- _Dataset content_
- - - - -

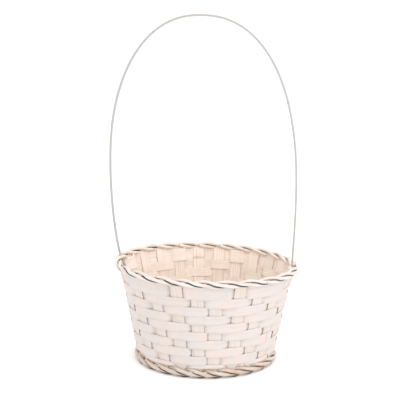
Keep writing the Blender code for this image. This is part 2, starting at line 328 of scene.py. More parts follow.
    def row(self, number: int) -> tuple[float, float]:
        """Lower and upper edge of a row. Row 0 is the narrow one at the foot."""
        if number == 0:
            return self.wall_bottom, self.wall_bottom + self.narrow_row - self.row_gap
        low = self.wall_bottom + self.narrow_row + (number - 1) * self.row_pitch
        return low, low + self.row_pitch - self.row_gap

    def passes_inside(self, row: int, stake: Array | int) -> Array | bool:
        """Whether a row, or a cane of a rope, passes on the inside of a stake."""
        return (row + stake) % self.twill == self.twill - 1


@dataclass(frozen=True)
class HoopSizes:
    """Sizes of the hoop and of its tucked legs.

    Attributes:
        crown: How far the middle of its faces stands up.
        bulge: Its widest, to one side, past its leg at the stake's tip.
        shoulder: Height over the rim's rope at which it is widest.
        lean: How far it leans to -X, at lean_height over the stakes.
        lean_power: Under 1, so that it leans most just over the rim.
        arch_power: 2 is an ellipse, and more is squarer.
        tuck_row: The lowest row that holds a leg.
        tail: Length of a leg below that row.
        top: Ground to the top of the hoop.
        apart: Number of stakes from one leg to the other.
    """

    width: float = 0.0036
    thickness: float = 0.0019
    crown: float = 0.00012
    bulge: float = 0.0062
    shoulder: float = 0.089
    lean: float = 0.0066
    lean_height: float = 0.146
    lean_power: float = 0.38
    arch_power: float = 2.25
    lower_power: float = 1.9
    tuck_row: int = 5
    tail: float = 0.004
    top: float = 0.350
    apart: int = 12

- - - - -

- _The task_
Write down every line of the data exactly as it appears above.

- _Output of the task_
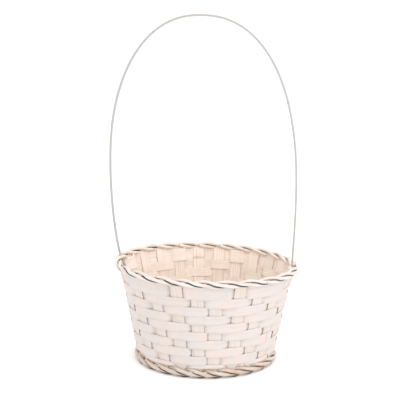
Keep writing the Blender code for this image. This is part 2, starting at line 328 of scene.py. More parts follow.
    def row(self, number: int) -> tuple[float, float]:
        """Lower and upper edge of a row. Row 0 is the narrow one at the foot."""
        if number == 0:
            return self.wall_bottom, self.wall_bottom + self.narrow_row - self.row_gap
        low = self.wall_bottom + self.narrow_row + (number - 1) * self.row_pitch
        return low, low + self.row_pitch - self.row_gap

    def passes_inside(self, row: int, stake: Array | int) -> Array | bool:
        """Whether a row, or a cane of a rope, passes on the inside of a stake."""
        return (row + stake) % self.twill == self.twill - 1


@dataclass(frozen=True)
class HoopSizes:
    """Sizes of the hoop and of its tucked legs.

    Attributes:
        crown: How far the middle of its faces stands up.
        bulge: Its widest, to one side, past its leg at the stake's tip.
        shoulder: Height over the rim's rope at which it is widest.
        lean: How far it leans to -X, at lean_height over the stakes.
        lean_power: Under 1, so that it leans most just over the rim.
        arch_power: 2 is an ellipse, and more is squarer.
        tuck_row: The lowest row that holds a leg.
        tail: Length of a leg below that row.
        top: Ground to the top of the hoop.
        apart: Number of stakes from one leg to the other.
    """

    width: float = 0.0036
    thickness: float = 0.0019
    crown: float = 0.00012
    bulge: float = 0.0062
    shoulder: float = 0.089
    lean: float = 0.0066
    lean_height: float = 0.146
    lean_power: float = 0.38
    arch_power: float = 2.25
    lower_power: float = 1.9
    tuck_row: int = 5
    tail: float = 0.004
    top: float = 0.350
    apart: int = 12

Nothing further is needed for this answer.